"Cyber Norm Emergence at the United Nations—An Analysis of the UN's Activities Regarding Cyber-security"
Author: Tim Maurer
Belfer Center Programs or Projects: Explorations in Cyber International Relations; Information and Communications Technology and Public Policy; Science, Technology, and Public Policy
Cyber-warfare is no longer science fiction and the debate among policy-makers on what norms will guide behavior in cyber-space is in full swing. The United Nations (UN) is one of the fora where this debate is taking place and the focus of this paper. The activity at the UN over the course of the past decade exhibits an astonishing rate of norm emergence in cyber-space relative to typical international relations timelines. Most recently, Russia together with China (and Tajikistan and Uzbekistan) proposed an "International code of conduct for information security" in September 2011. In 2010, the U.S. reversed its long-standing policy position by co-sponsoring for the first time a draft resolution on cyber-security that has been introduced in the UN General Assembly by the Russian Federation since 1998. Generally, two principal streams of negotiations regarding cyber-security can be distinguished at the United Nations: a politico-military stream focusing on cyber-warfare and an economic stream focusing on cyber-crime. I highlight the various signs that norms to govern cyberspace are slowly emerging and moving towards norm cascade. At the same time, I show that this process is dynamic.

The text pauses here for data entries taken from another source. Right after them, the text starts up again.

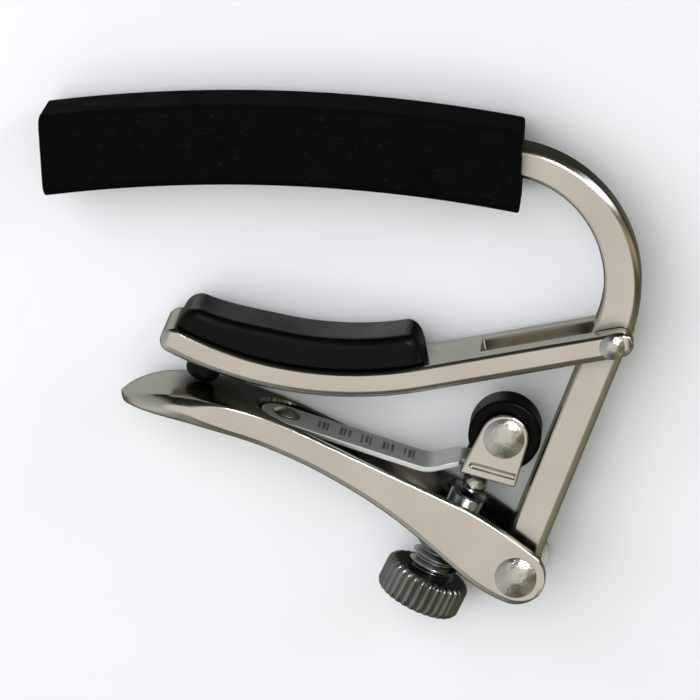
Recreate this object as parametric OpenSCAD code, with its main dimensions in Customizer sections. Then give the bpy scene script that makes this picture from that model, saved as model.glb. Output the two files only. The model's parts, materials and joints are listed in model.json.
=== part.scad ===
// Lever capo for a guitar: a string bar with a rubber sleeve, a neck arm with a pad, and an
// over-centre lever whose spring-mounted roller locks the arm. It lies on its side: X runs along
// the strings' crossing, Y from the lever up to the string bar, Z along the hinge pins.

/* [String bar] */
// Width of the bar along the hinge pins
bar_w = 5.4; // [4.8:0.1:5.6]
// Thickness of the bar's straight leg
leg_t = 4.8; // [4.6:0.1:5]
// Thickness of the bar inside the sleeve
string_t = 3.9; // [3.7:0.1:4]
// Radius of the bar's string side, which follows the fingerboard
string_r = 190; // [185:5:240]
// Radius of the outside of the bend
bend_out_r = 18; // [17.5:0.1:18.5]
// Lean of the straight leg from upright, in degrees
leg_tilt = 20.75; // [20:0.25:21.5]
// How far left of the lever pin the string side is highest
crest_x = -33.5; // [-37:0.5:-33]
// Height of the string side's middle line above the lever pin
crest_y = 55.4; // [54.5:0.1:57]

/* [Rubber sleeve] */
// Length of the sleeve between the middles of its ends
sleeve_len = 59.6; // [57:0.1:60]
// Thickness of the sleeve across the strings
sleeve_t = 10.2; // [9.4:0.1:10.4]
// Width of the sleeve along the strings
sleeve_w = 11.2; // [10.4:0.1:12]

/* [Neck arm] */
// Width of the arm along the hinge pins
arm_w = 11.5; // [11.2:0.1:11.8]
// Thickness of the arm
arm_t = 3.3; // [3:0.1:3.4]
// Lean of the arm's straight part, in degrees
arm_tilt = 11.2; // [10.8:0.1:11.6]
// Length of the arm's straight part from its pin
arm_straight = 24.2; // [23.5:0.1:25]
// Radius of the arm's curved middle line, which cradles the neck
arm_r = 48; // [46:0.5:50]
// Sweep of the arm's curved part, in degrees
arm_sweep = 38.3; // [37.5:0.1:39]
// Length of the slot for the bar, from the pin to its closed end
slot_len = 16.4; // [15.5:0.1:17]

/* [Neck pad] */
// Thickness of the pad
pad_t = 4; // [3.6:0.1:4.4]
// Width of the pad along the strings
pad_w = 9.6; // [9:0.1:10.4]

/* [Lever] */
// Width of the lever at its flanges
lever_w = 12.2; // [12:0.1:12.6]
// Width of the lever at its thumb tip
tip_w = 14; // [13:0.1:14]
// Thickness of the lever's flanges
flange_t = 1.3; // [1.2:0.05:1.4]
// Radius of the lever's round end about its pin
lever_end_r = 3.75; // [3.6:0.05:3.8]

/* [Roller and spring strip] */
// Radius of the roller
roller_r = 4.6; // [4.4:0.05:4.7]
// Width of the roller
roller_w = 5.2; // [4.8:0.1:5.3]
// Thickness of the spring strip
strip_t = 0.7; // [0.6:0.05:0.75]
// Width of the spring strip
strip_w = 7.2; // [6.8:0.1:7.6]
// Thickness of the yoke's sheet
yoke_t = 0.9; // [0.8:0.05:0.95]

/* [Thumb screw] */
// Radius of the knob
knob_r = 5.55; // [5.2:0.05:5.7]
// Height of the knob
knob_h = 4.4; // [4:0.1:4.6]
// Number of flutes round the knob
flutes = 30; // [24:1:34]
// Radius over the screw's thread
thread_r = 3.15; // [3.05:0.05:3.15]
// Pitch of the screw's thread
thread_pitch = 1.27; // [1.2:0.01:1.3]

/* [Hidden] */
$fn = 96;
seam = 0.02;              // gap between pieces fixed to each other
running = 0.05;           // gap between pieces that move on each other
past = 1;                 // how far a cut runs past the face it leaves by

// Pins, as seen along Z. The lever pin is the working origin.
lever_pin = [0, 0];
arm_pin = [11.7, 30.2];
roller_pin = [-1.7, 17.5];
leg_shift = -0.2;         // the leg's middle line passes this far from the lever pin
arm_pin_r = 1.1;
lever_pin_r = 1.6;
roller_pin_r = 1.25;
strip_pin_r = 1.2;

// The leg runs up along leg_u, and leg_n points from it into the bend.
leg_u = [sin(leg_tilt), cos(leg_tilt)];
leg_n = [-cos(leg_tilt), sin(leg_tilt)];
string_c = [crest_x, crest_y - string_r];
bend_r = bend_out_r - leg_t / 2;     // the bend's middle line, if it were as thick as the leg
// The bend touches the leg and the string side, which fixes its centre.
bend_from = [leg_shift, 0] + bend_r * leg_n - string_c;
bend_along = -bend_from * leg_u + sqrt(pow(bend_from * leg_u, 2)
    - bend_from * bend_from + pow(string_r - bend_r, 2));
bend_c = string_c + bend_from + bend_along * leg_u;
bend_a = atan2(bend_c.y - string_c.y, bend_c.x - string_c.x);
deg_mm = string_r * PI / 180;   // arc length of one degree of the string side
sleeve_drop = 0.45;             // the sleeve's middle line lies this far under the bar's
sleeve_r = string_r - sleeve_drop;
sleeve_end = 0.1;               // where the middle of the sleeve's open end is, along X
open_lean = 2;                  // lean of the sleeve's ends from upright, in degrees
closed_lean = -3;
bar_inset = 1.6;                // the bar stops this far inside the sleeve's closed end
leg_tail = 0.3;                 // the leg's round end is centred this far past the lever pin

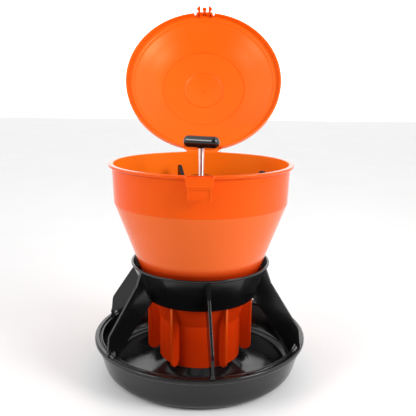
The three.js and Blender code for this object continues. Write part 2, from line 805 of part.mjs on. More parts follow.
const rod = new THREE.Group();
rod.rotation.z = radians(HANDLE_TURN);
place(rod, 'lock_rod', rodGeometry(), chrome);
place(rod, 't_handle', handleGeometry(), blackPlastic);
place(rod, 'handle_pin', geometryOf(acrossRod(HANDLE_PIN_RADIUS, 8.2, HANDLE_PIN_HEIGHT)), steel);
place(rod, 'washer_pin', geometryOf(acrossRod(WASHER_PIN_RADIUS, 7.6, WASHER_PIN_HEIGHT)), steel);
place(rod, 'toggle_bar', toggleGeometry(), steel);
place(rod, 'toggle_pin', geometryOf(acrossRod(TOGGLE_PIN_RADIUS, 4.3, TOGGLE_PIN_HEIGHT)), steel);
feeder.add(rod);

place(feeder, 'spring_washer', washerGeometry(), steel);
place(feeder, 'lock_spring', springGeometry(), steel);

export default feeder;
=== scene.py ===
"""Looks of the gravity poultry feeder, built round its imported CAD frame.

Sizes are in millimetres, and become metres when a mesh is made. Angles round the upright axis are
in degrees, from the front (-Y) towards +X. Outlines are (radius, height) unless said.
"""

import json
import math

import bmesh
import bpy
from mathutils import Matrix, Vector


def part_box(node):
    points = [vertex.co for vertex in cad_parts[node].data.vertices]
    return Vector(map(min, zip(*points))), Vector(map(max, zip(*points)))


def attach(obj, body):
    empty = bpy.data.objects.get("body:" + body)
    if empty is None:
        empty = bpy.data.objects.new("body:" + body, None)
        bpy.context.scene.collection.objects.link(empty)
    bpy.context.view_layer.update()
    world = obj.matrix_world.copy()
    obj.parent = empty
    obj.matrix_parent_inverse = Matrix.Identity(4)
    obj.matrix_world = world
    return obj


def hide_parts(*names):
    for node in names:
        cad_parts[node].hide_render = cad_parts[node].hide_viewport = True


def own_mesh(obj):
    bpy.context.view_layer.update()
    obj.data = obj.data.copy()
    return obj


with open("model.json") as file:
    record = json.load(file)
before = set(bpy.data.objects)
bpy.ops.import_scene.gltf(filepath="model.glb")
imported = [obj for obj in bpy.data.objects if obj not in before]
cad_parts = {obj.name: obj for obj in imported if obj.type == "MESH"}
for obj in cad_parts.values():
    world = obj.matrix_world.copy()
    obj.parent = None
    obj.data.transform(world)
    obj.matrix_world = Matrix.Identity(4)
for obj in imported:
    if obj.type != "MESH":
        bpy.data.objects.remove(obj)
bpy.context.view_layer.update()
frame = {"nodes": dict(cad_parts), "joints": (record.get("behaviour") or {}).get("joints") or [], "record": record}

# ---------------------------------------------------------------- sizes

MM = 0.001


def span(node):
    """Lowest and highest corner of a CAD node, in millimetres."""
    low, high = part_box(node)
    return low / MM, high / MM


def joint(name):
    return next(j for j in frame["joints"] if j["name"] == name)


SIDES = 192  # sides of the large turned pieces
SMALL_SIDES = 48  # sides of pins, rods and bores
WIRE_SIDES = 16  # sides of the spring's wire
SHARP_ANGLE = 38  # edges that bend more than this stay crisp

TRAY_RADIUS = span("tray")[1].x
TRAY_TOP = 52
SPIGOT_RADIUS = 9
SPIGOT_BORE = 4.5
SPIGOT_TOP = 66
SPIGOT_BOTTOM = 10.3
KEY_ANGLES = (90, 270)
KEY_RADIUS = 10.2
KEY_WIDTH = 3
KEY_BOTTOM = 34

COLLAR_BOTTOM = span("collar")[0].z
COLLAR_TOP = span("collar")[1].z
COLLAR_BOTTOM_RADIUS = 78
COLLAR_TOP_RADIUS = 97
COLLAR_WALL = 2.5

DIVIDERS = [node for node in sorted(frame["nodes"]) if node.startswith("divider_")]
DIVIDER_FIRST_ANGLE = 7
DIVIDER_THICKNESS = 3.8
SOCKET_THICKNESS = 5
POCKET_THICKNESS = 4.2

SPOUT_RADIUS = 57.8
SPOUT_BOTTOM = span("hopper")[0].z
CONE_BOTTOM = 79.5
SHOULDER_RADIUS = 119
SHOULDER_HEIGHT = 244
RIM_RADIUS = 121
LIP_RADIUS = 125.7
LIP_NOTCH = 17  # half of the gap in the lip, where the latch pocket stands
HOPPER_TOP = 296.4
HOPPER_WALL = 2.5
FIN_COUNT = 6
FIN_FIRST_ANGLE = 30
FIN_RADIUS = 74.5
FIN_BOTTOM = 22
FIN_THICKNESS = 4

RAMP_COUNT = 3
RAMP_REACH = 5.2
RAMP_RISE = frame["record"]["behaviour"]["couplings"][0]["ratio"] / MM  # per radian of turn
RAMP_ANGLE = 127  # where the first lug rests
RAMP_LEAD = 4  # degrees of ramp before a lug
RAMP_THICKNESS = 3
STOP_HEIGHT = 5.6
LUG_HALF_ANGLE = 4
LUG_BOTTOM = 134
LUG_HEIGHT = 6
TURN_RANGE = joint("hopper_turn")["range_deg"][1]

POCKET_BOTTOM = 283.4
POCKET_HALF_WIDTHS = (15.35, 17.25)  # at its bottom and at its top
PANEL_BOTTOM, PANEL_TOP = 269.2, 283.8
PANEL_HALF_WIDTH = 14.4
BRACKET_FRONT, BRACKET_BACK = -133.5, -131.5  # Y of the latch bracket's faces

HINGE = Vector(joint("lid_hinge")["pos_m"]) / MM
LID_OPEN_ANGLE = joint("lid_hinge")["range_deg"][1]
PIN_RADIUS = 2
TAB_HALF_WIDTH = 23
EAR_INNER = 23.4
EAR_OUTER = 28.2
LEDGE_BOTTOM = 281
LEDGE_REACH = 134.5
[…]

Using the model of a norm life cycle developed by political scientists Martha Finnemore and Kathryn Sikkink my research was therefore guided by the following questions: What exactly have norm entrepreneurs, UN member states and UN organizations, been doing with regard to cyber-security and why was there this variance in activity over time? The first part outlines key definitions and concepts. In part II, I examine the debates among states acting as norm entrepreneurs at the United Nations. This historical analysis is two-fold: I focus on the politico-military stream regarding cyber-warfare first and then on the economic stream on cyber-crime. The third section on the IGF describes the history of this relatively new institution for the sake of comprehensiveness followed by my conclusion.